I mean as software tends towards commodification (as t approaches 0), clearly Flickr derives its value from its participants, yes?

No. Quite the opposite.

I could replicate Flickr’s software (call it Flickah, a Boston Flickr derivative), give it away free, and still people would pay to be part of Flickr. And in fact if I ever managed to grow the community to a fraction of Flickr’s size I’d be in trouble. Flickr isn’t a photo hosting site, it’s a salon, and unsurprisingly value accumulates most quickly to the salon owner. Value arises from the centralization.

Community Service Models?

So assuming software, what alternatives models exist for a community to host a service they find useful? How do communities gain and support the values of centralization without handing over control? A [Flickr], an Upcoming, or an Audioscrobbler provide value in direct proportion to the size of the community, while the centralization of a Google Maps (or a Geocoder) makes an expensive resource affordable. It’s a question I’ve been wrestling with for a while (community+service). And a question I asked at techdinner recently to surprising results.

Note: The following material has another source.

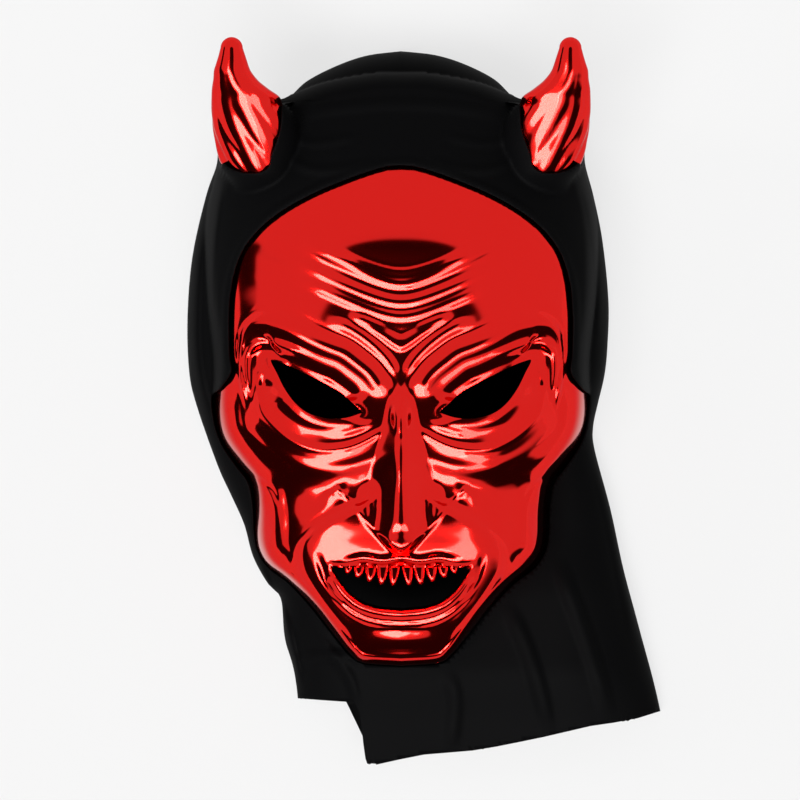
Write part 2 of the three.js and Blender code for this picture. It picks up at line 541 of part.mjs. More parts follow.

I expected to hear about grid computing, alternate economic models, p2p, etc. Instead it was suggested that maintaining such a resource, or at least some subset of such community resources is the role of the Academy in the 21st century. (less surprising given the presence of Berkman-ites in the crowd)

Perhaps not a Google Maps, or Flickr but maybe Harvard should be hosting the definitive URI for books? I was intrigued. (not to mention a little appalled given my stint doing tech for Higher Ed.)

Last thought, in the multitude responses to Anil, it was pointed out that interestingness can be gamed, as can most deployed reputation systems. Yet eBay works? How? By making buy in into the system cost real cash, something Flickr print is poised to do. As a print service not terribly exciting, but what a great way to quantify interestingness.